Our Latino and immigrant communities will be tuning in on March 1 to catch this year’s important State of the Union address. In this second year of President Biden’s administration, we can point to important changes that have or will improve the lives of Hispanics and all Americans. These include:
- The refundable Child Tax Credit included in the American Rescue Plan Act (ARPA), which reduced Latino child poverty by 30% last November.
- More than 560,000 Latinos enrolled in health coverage during the Special Enrollment Period provided by ARPA. Latinos made up 19% of new enrollments, compared to 16% from the same period the year before.
- Vaccination efforts targeted to the Latino community were sustained and successful. By the end of 2021, three out every four eligible Latinos across the nation had received at least one dose of vaccine—an important marker for the entire country.
This progress is encouraging, but our communities need long-term investments to continue contributing to our nation’s recovery. These include accessible, affordable health coverage; steps to close the racial wealth and achievement gaps; and measures to make existing government programs more accessible. And we can’t build back better for all if we leave so many behind. That is why all of these policy solutions must include the undocumented and families of mixed immigration status, who have helped carry our nation through the pandemic, and on whom we continue to rely to fill labor shortages in essential industries.
We are looking forward to hearing from President Biden on his administration’s commitment to place the following priorities in his upcoming budget proposal:
Invest in health coverage and nutrition
We cannot be a healthy nation if Latinos are left behind. Today, almost one in four Latinos still do not have health insurance. At the same time, the Census Bureau recently found that nearly one in five Latinos lacks access to enough nutritious foods.
Support the economic empowerment and housing needs of Latinos
The pandemic has pushed back the progress that Hispanic families had made after the Great Recession. Today, the typical white family has five times the wealth of the typical Hispanic family. Latino workers are over-concentrated in jobs with low wages as well as poor health and retirement benefits. We call for targeted programs that promote economic growth and opportunities for Latino workers, business owners, and families.
Strengthen the educational pipeline for Latino students
Within the next decade, one in three students in the United States will be Latino. Their parents are rightly concerned about learning loss during the pandemic. And current college students are financially stressed, saddled with debt, and worried about earning their degrees on time. Our country needs to increase investments from early childhood education through college to ensure students can recover and thrive.
Advance equity, inclusion, and civil rights
Structural racism and inequitable federal investments have contributed to lagging economic, education, housing, and health outcomes among Latinos. Today, our polarized political environment is rife with misinformation which further undermine the civil and human rights of Latinos and other historically marginalized communities.

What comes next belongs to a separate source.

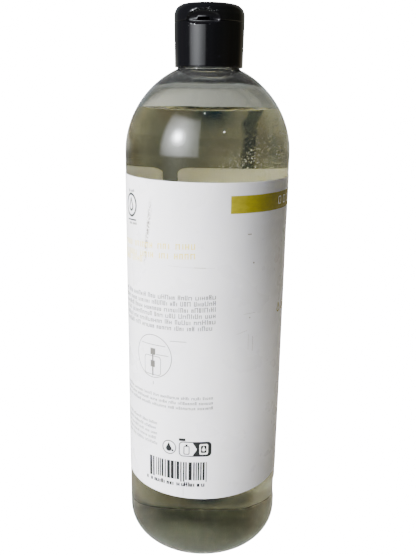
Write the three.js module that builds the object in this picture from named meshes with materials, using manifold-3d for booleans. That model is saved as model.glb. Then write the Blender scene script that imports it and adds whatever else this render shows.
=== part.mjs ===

President Biden must advance a budget that roots out discrimination within federal agencies and puts equity at the center of our country’s recovery.
Protect immigrant and frontline workforce and their families
On average, undocumented immigrants have lived in the United States for 15 years or more. They collectively have six million children who are citizens and nearly 17 million other family members. Despite not qualifying for most safety net programs, they contribute more than $120 billion in state and federal taxes each year. It’s clear that immigrants are key to our future prosperity, and our nation’s budget should reflect that reality.